STATED GOAL:
Everything from the line containing "add_crown_side()" through the line containing "bpy.context.scene.collection.objects.link(empty)" must be quoted exactly; everything else is left out.

Dataset excerpt:

════════

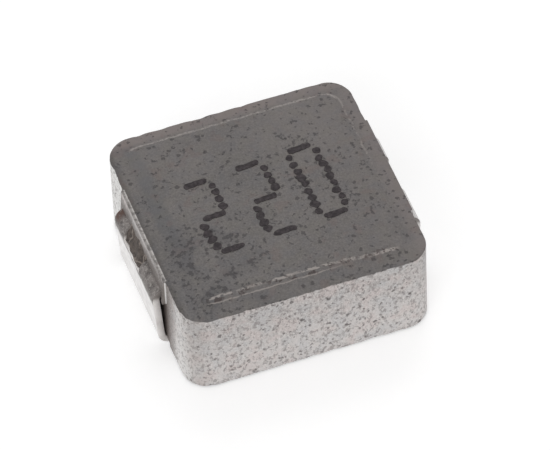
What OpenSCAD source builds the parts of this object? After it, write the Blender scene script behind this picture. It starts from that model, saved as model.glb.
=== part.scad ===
// Shielded surface-mount power inductor, moulded type.
// A flat-wire coil is welded to two folded terminals, and all three are pressed into one block of metal powder.
// X runs from terminal to terminal, Z is up, and Z = 0 is the board that the feet stand on.

/* [Moulded body] */
// Length of the block, from one end wall to the other
body_len = 10; // [9.4:0.1:10.4]
// Width of the block, across the terminals
body_wid = 10; // [9.4:0.1:12]
// Height of the block from its base to the rim of its top
body_h = 3.85; // [3.6:0.05:5]
// Radius of the four upright corners
corner_r = 1.05; // [0.6:0.05:1.2]
// Radius of the worn top and bottom edges
edge_r = 0.06; // [0.03:0.01:0.15]
// Gap between the board and the base of the block
stand_off = 0.03; // [0.02:0.01:0.1]

/* [Top panel] */
// Width of the flat rim round the raised panel
rim_w = 0.56; // [0.3:0.02:0.9]
// How far the panel stands above the rim
panel_rise = 0.1; // [0.05:0.01:0.2]
// Width of the slope from the rim up to the panel
panel_slope = 0.32; // [0.15:0.01:0.5]
// Corner radius of the panel at the foot of its slope
panel_corner_r = 0.7; // [0.55:0.05:1]

/* [End pads] */
// Width of the low pad behind each terminal
pad_w = 5; // [4.8:0.1:6]
// How far that pad stands out from the end wall
pad_stand = 0.07; // [0.03:0.01:0.1]

/* [Terminals] */
// How far each terminal's outer face stands out from the end wall
terminal_stand = 0.47; // [0.42:0.01:0.7]
// Thickness of the tinned copper sheet
sheet_t = 0.27; // [0.16:0.01:0.28]
// Width of the sheet
terminal_w = 4.5; // [3.6:0.1:4.7]
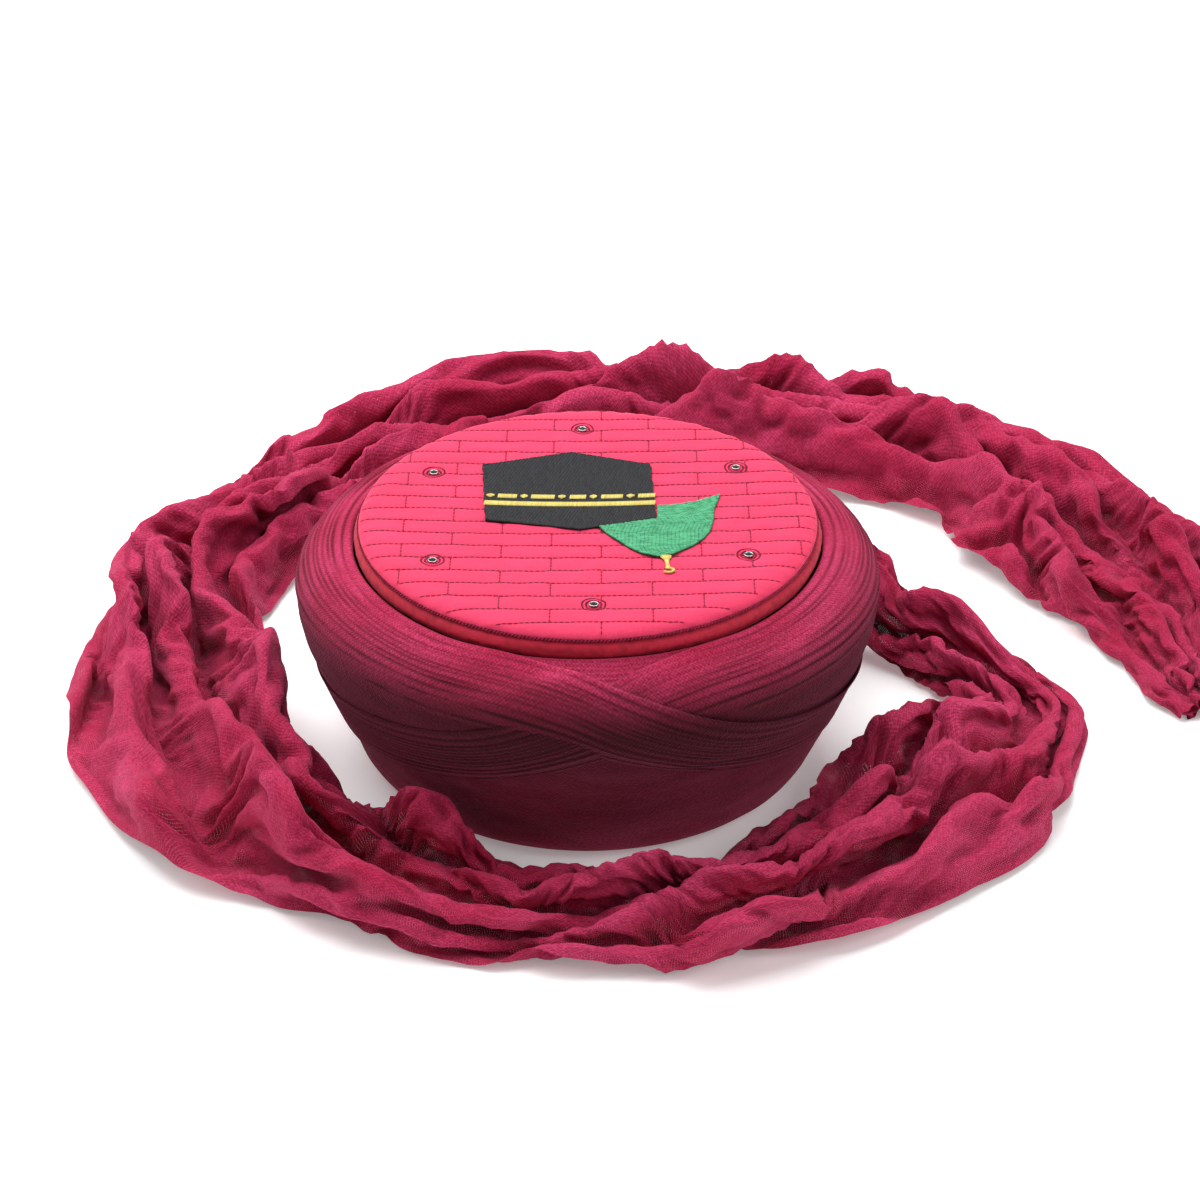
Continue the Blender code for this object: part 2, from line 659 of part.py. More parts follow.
def add_tail():
    """The free end: a crumpled bundle of cloth, carried along its course as one wall."""
    centre, across_axis, height_axis, width, height = tail_course()
    section = np.array(TAIL_SECTION)
    stations = np.arange(len(centre))[:, None]
    across, rise, takes = section.T
    ruffle = TAIL_RUFFLE * turn_wave(RUFFLE_ACROSS * across + RUFFLE_DRIFT * stations)
    crumple = TAIL_CRUMPLE * turn_wave(CRUMPLE_ACROSS * across + CRUMPLE_DRIFT * stations + CRUMPLE_START)
    wander = TAIL_WANDER * turn_wave(WANDER_ACROSS * across + WANDER_DRIFT * stations)
    clear = TAIL_WALL / 2
    full = np.minimum(height / TAIL_HEIGHT, 1.0)[:, None]
    x = across * (width[:, None] / 2 - clear) + wander * full
    y = clear + rise * (height[:, None] - TAIL_WALL) + (ruffle + crumple) * takes * full
    over, under = tail_wall(np.stack([x, y], axis=-1))
    loop = np.concatenate([over, under[:, ::-1]], axis=1)
    loop[..., 1] = np.maximum(loop[..., 1], 0.0)
    points = (centre[:, None, :] + across_axis[:, None, :] * loop[..., 0:1]
              + height_axis[:, None, :] * loop[..., 1:2])
    points[..., 2] = np.maximum(points[..., 2], 0.0)
    rows, columns = points.shape[:2]
    faces = grid_faces(rows, columns, False)
    for first in (0, (rows - 1) * columns):
        for index in range(columns // 2 - 1):
            faces.append((first + index, first + index + 1, first + columns - 2 - index,
                          first + columns - 1 - index))
    return add_object("tail", points.reshape(-1, 3), faces, "muslin", math.radians(80))


def build():
    """Clear the scene and make every piece of the hat."""
    for old in list(bpy.data.objects):
        bpy.data.objects.remove(old)
    add_crown_top()
    add_crown_side()
    add_crown_piping()
    for number, place in enumerate(eyelet_places(), 1):
        add_eyelet(number, place)
    add_embroidery()
    add_winding_base()
    add_wrap("wrap_right", True, False)
    add_wrap("wrap_left", False, True)
    add_tail()


build()
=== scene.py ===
import math

import bmesh
import bpy
import numpy as np
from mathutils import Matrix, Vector


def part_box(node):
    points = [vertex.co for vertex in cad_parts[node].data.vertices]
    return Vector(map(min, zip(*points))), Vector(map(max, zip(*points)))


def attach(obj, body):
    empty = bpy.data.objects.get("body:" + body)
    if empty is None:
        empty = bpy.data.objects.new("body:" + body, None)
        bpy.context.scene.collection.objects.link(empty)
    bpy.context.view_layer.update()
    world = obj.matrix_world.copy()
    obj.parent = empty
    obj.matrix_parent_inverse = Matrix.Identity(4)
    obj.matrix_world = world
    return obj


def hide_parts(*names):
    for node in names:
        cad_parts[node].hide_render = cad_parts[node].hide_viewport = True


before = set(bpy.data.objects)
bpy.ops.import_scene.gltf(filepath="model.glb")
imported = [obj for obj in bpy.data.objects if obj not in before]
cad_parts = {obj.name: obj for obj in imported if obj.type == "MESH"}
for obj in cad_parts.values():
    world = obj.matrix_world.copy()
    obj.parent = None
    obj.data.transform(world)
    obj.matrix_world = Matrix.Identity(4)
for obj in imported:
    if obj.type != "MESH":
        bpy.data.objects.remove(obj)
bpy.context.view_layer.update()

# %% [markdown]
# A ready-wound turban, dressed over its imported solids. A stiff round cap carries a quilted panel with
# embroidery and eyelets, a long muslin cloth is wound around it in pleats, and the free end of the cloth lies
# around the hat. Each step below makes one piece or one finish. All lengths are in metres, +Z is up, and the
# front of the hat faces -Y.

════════

SOLUTION TO THE EXERCISE:
    add_crown_side()
    add_crown_piping()
    for number, place in enumerate(eyelet_places(), 1):
        add_eyelet(number, place)
    add_embroidery()
    add_winding_base()
    add_wrap("wrap_right", True, False)
    add_wrap("wrap_left", False, True)
    add_tail()


build()
=== scene.py ===
import math

import bmesh
import bpy
import numpy as np
from mathutils import Matrix, Vector


def part_box(node):
    points = [vertex.co for vertex in cad_parts[node].data.vertices]
    return Vector(map(min, zip(*points))), Vector(map(max, zip(*points)))


def attach(obj, body):
    empty = bpy.data.objects.get("body:" + body)
    if empty is None:
        empty = bpy.data.objects.new("body:" + body, None)
        bpy.context.scene.collection.objects.link(empty)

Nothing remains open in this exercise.